At the end of a long battle, Jake’s human form lies close to death, until discovered by Neytiri (Jake’s Na’vi mate, via his Avatar-body), who is able to resuscitate it. In the final scene, we witness a ritual in which Jake’s spirit leaves his human form — “dies” — then for a brief moment merges with the light of Eywa (the Na’vi god), and returns — is “resurrected” — into the form of his Na’vi Avatar.
At this point – and only at this point — has he become an Avatar in the traditional sense of this word: a conscious descent of Spirit into form. In a sense, the Na’vi are all Avatars, and now Jake has joined them, as one who has awakened a fully-conscious connection to his spiritual Source, and is able to maintain this connection continuously, while participating in the world of form.
I See You
Of the many gems offered by Avatar, perhaps my favorite is the Na’vi use of the phrase “I see you.” When one Na’vi says to another, “I see you,” they don’t mean: “I see your excellent hairdo”; nor do they mean, “I see your stylish new outfit”; nor do they mean, “I see your six-pack abs and bulging biceps.” Rather they mean: “I see you as spirit, as essence, as our shared, invisible Source.”

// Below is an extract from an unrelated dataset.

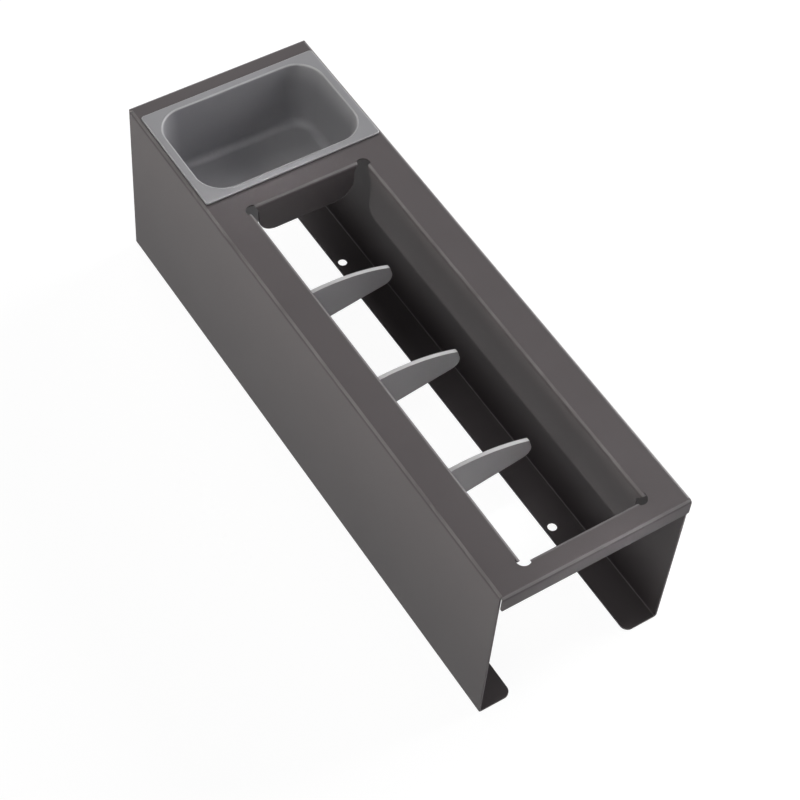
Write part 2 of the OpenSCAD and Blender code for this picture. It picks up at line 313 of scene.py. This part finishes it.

This was both paradoxical and perfect, in the context of a film whose major draw is its stunning visual beauty, its landscapes that truly are alive, with a full spectrum and more of magical shapes and colors. For it is in seeing through forms to their formless Source that we somehow liberate those forms to then appear in their full splendor – as emanations of Source-energy; as Avatars – playing in but never caught by the formal prescriptions of this culture or that.
The 17th-century Christian mystic, Angelus Silesius expresses something similar when he writes:
God, whose love and joy
are present everywhere,
can’t come to visit you
unless you aren’t there
What more is there to say?—other than (if you haven’t already): See this movie!